Maybe you have a parent, a child, a spouse or other beloved of some sort, a boss and/or people who report to you.
And maybe these people are quick to look at you to be the one to move mountains and make miracles.
Or perhaps they don’t expect it from you, per se. But they rely on you to work magic. Maybe so they don’t have to or because they just don’t have it in them and they know you do.
- Your mom understands that you are too busy to spend time with her or help her to get well.
- Your beloved realizes you’re probably going to move on with your life at some point and they are OK with it because it’s your move, not theirs.
- Your superior/subordinate is happy to let you worry yourself sick and work yourself to absolute death because, you will.
That’s the thing.
I’m a girl who wants someone, ANYONE to do some sort of grand gesture that makes me want to build upon it.

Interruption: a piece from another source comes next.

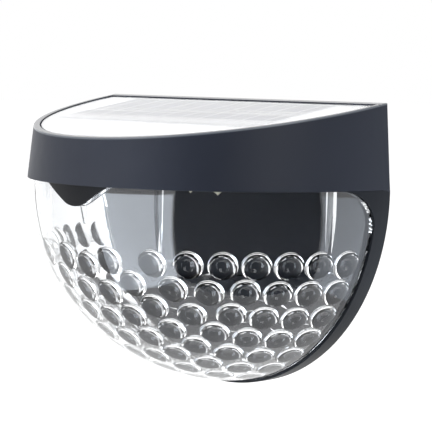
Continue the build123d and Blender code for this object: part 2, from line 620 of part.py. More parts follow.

Yet, they aren’t going to.
They won’t.
They never will.
And here’s MY thing.
I WILL.
I would move across the earth for love. For peace. For health. For harmony. For whatever my dream job would be if this isn’t it.
I will do everything my boss wants me to do. Eventually.
Mom, I don’t know if she’s fixable now. I let her slide too long. But all I ever asked her for was to make the first move and I’d figure it out from there. Now, we may be too late.
As for the rest, I’m not saying I want to be responsible for any others’ grand gestures. Maybe I’d be happy and maybe I wouldn’t. Either way, I don’t want to feel obligated in any way, shape or form because of it.
Me, I am comfortable making grand gestures because I can own that it was my initiative and I take responsibility for the outcome.
I know I did everything within my power to make it work. You can say I messed up or made the wrong decision, but you can never say I didn’t try.
I guess I wish that just once, someone would meet me at least halfway. And maybe even really shock me by taking an extra leap so I don’t have to. Like maybe if instead of being proud of deflecting a task, certain minions would own something, anything that would ease my suffering and make me like/want to pay them more/keep them.